First off, as I said in my prior post and as confirmed above - momentum IS the most successful strategy of the past decade.
This momentum-based rebalancing means that Tech stocks which are already imploding will undergo the largest rebalance-driven outflow in history.
What could go wrong?
But that is only half the story, because due to the largest one year stock rally in history (to an all time high), this week will also feature the largest stock to bond rebalancing in a decade.
But don't worry, because according to CNBS, this is good news for stonks. Because in the land of snowflakes bad news is not allowed.
"What happens to stocks is less clear. Normally, stocks would be under selling pressure as big investors rebalance by also reducing holdings because of the stock market’s positive performance.

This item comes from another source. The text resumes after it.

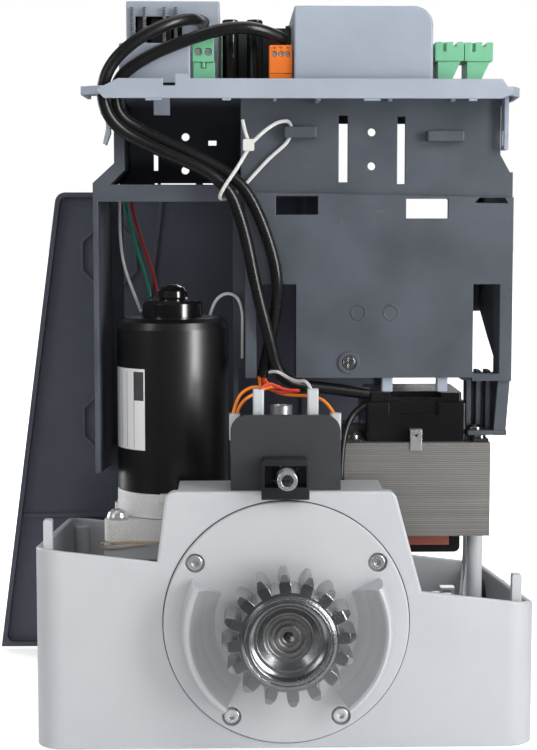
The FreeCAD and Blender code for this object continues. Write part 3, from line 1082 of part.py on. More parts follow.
# Limit switch wires: out of the signal cable's end and over to the four sleeves
orangeFar = [(-14.2, -44.6, 203.0), (-13.2, -52.4, 197.6), (-14.6, -61.0, 198.8), (-20.5, -71.0, 199.4),
             (-27.2, -79.0, 195.0), (-29.6, -81.2, 184.6)]
orangeNear = [(-11.4, -43.2, 202.3), (-8.2, -51.4, 197.8), (-0.8, -58.2, 198.0), (-6.0, -67.6, 200.4),
              (-17.5, -75.6, 196.6), (-25.6, -80.2, 191.6), (-27.4, -81.2, 184.6)]
orangeRight = [(-10.6, -45.2, 202.0), (-8.0, -51.0, 196.0), (2.0, -60.0, 193.8), (14.0, -70.0, 194.6),
               (23.6, -78.2, 193.0), (28.2, -81.2, 184.6)]
redLoop = [(-12.4, -45.8, 202.2), (-10.4, -52.6, 197.2), (-2.0, -58.6, 195.0), (7.6, -62.6, 196.4),
           (8.6, -72.6, 198.0), (-0.6, -79.6, 198.8), (-11.6, -86.4, 205.2), (-15.3, -90.3, 197.6)]
white = [(-8.0, -51.6, 206.4), (-4.4, -57.0, 208.0), (1.5, -62.0, 204.6), (7.0, -73.0, 203.0),
         (12.8, -85.6, 205.0), (15.3, -90.0, 197.4)]
limitRoutes = {"orange far": orangeFar, "orange near": orangeNear, "orange right": orangeRight,
               "red loop": redLoop, "white": white}
save("limit_wires", Part.makeCompound([tube(limitRoutes[k], wireR, k) for k in limitRoutes]))

# Cable tie: one strap through the bridge and round both cables
strapR = 1.05
strap = [(-20.6, -64.0, 334.0), (-26.5, -66.6, 324.0), (-34.4, -66.8, 312.6), (-37.4, -61.2, 306.4),
         (-32.4, -53.0, 306.8), (-24.0, -50.6, 312.6), (-8.0, -50.5, 330.0), (1.6, -50.4, 338.0),
         (5.2, -50.4, 344.6), (3.4, -51.4, 351.2), (-3.4, -57.0, 350.2), (-11.0, -61.8, 345.0),
         (-17.4, -63.4, 338.8)]
strapSolid = tube(strap, strapR, "strap")
tieHead = roundedBox(-23.4, -17.0, -66.4, -61.6, 333.4, 340.0, 0.9, V(0, 1, 0))
tail = tube([(-20.6, -63.8, 339.6), (-22.4, -63.2, 345.2), (-23.6, -62.6, 351.0)], 1.0, "tail")
save("cable_tie", strapSolid.fuse([tieHead, tail]).removeSplitter())

# ---------------------------------------------------------------- rear door
doorIn = rearY + 2.0
doorSkin = rearY + 8.0
doorOut = rearY + 11.4
doorOutline = [(-188.0, 3.0), (75.6, 3.0), (75.6, 313.0), (-147.0, 313.0)]
pocketOutline = [(-184.6, 6.0), (72.6, 6.0), (72.6, 310.0), (-144.2, 310.0)]
door = prismY(doorOutline, doorIn, doorOut)
door = softened(door, 7.0, lambda e: along(e, V(0, 1, 0)) and e.BoundBox.ZMin > 300)
door = softened(door, 3.0, lambda e: abs(e.BoundBox.YMin - doorOut) < 0.01 and e.BoundBox.YLength < 0.01)
pocket = prismY(pocketOutline, doorIn - 1, doorSkin)
pocket = softened(pocket, 5.0, lambda e: along(e, V(0, 1, 0)))
door = door.cut(pocket)


def octagon(xc, zc, hwid, hht, cut):
    return [(xc - hwid, zc - hht + cut), (xc - hwid + cut, zc - hht), (xc + hwid - cut, zc - hht),
            (xc + hwid, zc - hht + cut), (xc + hwid, zc + hht - cut), (xc + hwid - cut, zc + hht),
            (xc - hwid + cut, zc + hht), (xc - hwid, zc + hht - cut)]


for zc in (270.0, 157.5):
    big = prismY(octagon(-112.5, zc, 19.0, 20.5, 10.0), doorSkin - 3.0, doorSkin + 0.2)
    small = prismY(octagon(-112.5, zc, 17.0, 18.5, 9.2), doorSkin - 4.0, doorSkin - 0.0)
    door = door.fuse(big.cut(small))
ridge = prismY([(-77.6, 311.0), (-75.0, 311.0), (-115.4, 5.0), (-118.0, 5.0)], doorSkin - 2.2, doorSkin + 0.2)
ridge2 = box(18.0, 20.6, doorSkin - 2.2, doorSkin + 0.2, 5, 311)
ridge3 = prismY([(-172.0, 92.0), (75.0, 92.0), (75.0, 94.6), (-172.0, 94.6)], doorSkin - 2.2, doorSkin + 0.2)
door = door.fuse([ridge, ridge2, ridge3])
for z0, z1 in ((54.6, 76.0), (222.0, 243.4)):
    leaf = union([cylZ(hingeX, hingeY, z0, z1, 5.5), box(hingeX - 10, hingeX, hingeY - 4, hingeY + 3.8, z0, z1)])
    door = door.fuse(leaf)
    door = door.cut(cylZ(hingeX, hingeY, z0 - 1, z1 + 1, 3.0))
lockX = -126.0
lockZ = 62.0
door = door.fuse(cylY(lockX, lockZ, doorSkin - 4.0, doorSkin + 0.2, 13.0))
door = door.cut(cylY(lockX, lockZ, doorIn - 7, doorOut + 14, 9.0))
grip = prismY([(-170, 150), (-162, 150), (-156, 196), (-164, 196)], doorOut - 1.6, doorOut + 1)
door = door.cut(grip)
save("rear_door", door.removeSplitter())

lock = cylY(lockX, lockZ, doorSkin - 4.6, doorOut + 1.2, 8.95).fuse(cylY(lockX, lockZ, doorOut + 0.05, doorOut + 2.4, 11.5))
lock = softened(lock, 0.8, lambda e: e.BoundBox.YMin > doorOut + 2.3)
lock = lock.cut(box(lockX - 0.9, lockX + 0.9, doorOut - 3, doorOut + 3, lockZ - 3.6, lockZ + 3.6))
lock = lock.cut(cylY(lockX, lockZ, doorOut + 1.8, doorOut + 3, 6.4).cut(cylY(lockX, lockZ, doorOut + 1, doorOut + 4, 5.6)))
cam = box(lockX - 4, lockX + 4, doorSkin - 6.0 + 0.2, doorSkin - 4.65, lockZ - 5, lockZ + 5)
save("door_lock", Part.makeCompound([lock.removeSplitter(), cam]))

hingePins = []
for z0, z1 in ((27.0, 75.0), (223.0, 267.0)):
    hingePins.append(cylZ(hingeX, hingeY, z0, z1, 2.98))
save("hinge_pins", Part.makeCompound(hingePins))

print(len(written), "nodes written")
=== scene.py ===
import bpy
import math
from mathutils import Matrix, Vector


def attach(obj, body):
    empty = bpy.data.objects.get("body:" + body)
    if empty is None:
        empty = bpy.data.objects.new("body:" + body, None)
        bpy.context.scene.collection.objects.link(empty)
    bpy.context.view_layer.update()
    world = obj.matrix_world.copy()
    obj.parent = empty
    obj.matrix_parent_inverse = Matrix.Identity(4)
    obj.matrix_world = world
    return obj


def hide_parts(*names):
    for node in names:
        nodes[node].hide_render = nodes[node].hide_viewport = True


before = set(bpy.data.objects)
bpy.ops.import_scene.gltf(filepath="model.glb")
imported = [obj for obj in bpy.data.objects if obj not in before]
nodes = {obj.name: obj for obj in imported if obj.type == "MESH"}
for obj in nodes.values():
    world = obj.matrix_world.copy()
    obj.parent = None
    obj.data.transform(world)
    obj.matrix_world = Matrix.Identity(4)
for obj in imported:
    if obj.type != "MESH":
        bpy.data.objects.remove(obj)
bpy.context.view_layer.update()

mm = 0.001
shaftHeight = 71.5  # height of the output shaft's axis over the floor, in mm


def at(x, y, z):
    return Vector((x * mm, y * mm, z * mm))


print("stage: frame loaded,", len(nodes), "nodes")


# Helpers for shader trees

def newGroup(name, inputs, outputs):
    group = bpy.data.node_groups.new(name, "ShaderNodeTree")
    for label, value in inputs.items():
        socket = group.interface.new_socket(name=label, in_out="INPUT", socket_type="NodeSocketFloat")
        socket.default_value = value
    for label in outputs:
        kind = "NodeSocketVector" if label == "Normal" else "NodeSocketFloat"
        group.interface.new_socket(name=label, in_out="OUTPUT", socket_type=kind)
    enter = group.nodes.new("NodeGroupInput")
    leave = group.nodes.new("NodeGroupOutput")
    enter.location = (-900, 0)
    leave.location = (700, 0)
    return group, enter, leave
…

The S&P 500 is up 4.9% this quarter, and the same investors would be trimming holdings in equities as they add to bonds."
It's not unclear what will happen, because this past week for the first time in a year, we saw Tech stocks decline even as bonds rallied. Meanwhile, if bond yields do fall, as this article seems to suggest, which sector will take the hit?
Cyclicals, which are also record overbought:
Does that mean that bonds will rally? Not necessarily. If we go RISK OFF, then the global margin call will take down stocks and bonds at the same time. It's called "de-grossing" and it means that when funds that own both stocks and bonds get hit with redemptions, they are forced to sell both. So, while bonds will likely outperform stonks on a relative basis, they may still implode on an absolute basis as they did last March.
Then however, the Fed will panic and bid bonds back up.
Below is a chart of what happened to bonds last year, for reference:
At first bonds rallied when stocks crashed, but then bonds imploded as well. When the Fed announced QE infinity, the bond market cratered, and stocks were limit down.
It took a few days for the Fed to get bonds bid back up. This time it could take even longer, but I believe they will be successful.
Unfortunately, by the time the Fed gets the bond market under control, it will be far too late for stonks, because the algos and margin clerks will be many days if not weeks ahead of the FOMC.
It's been a fun party, but now the bill for record fraud, and record market manipulation is due.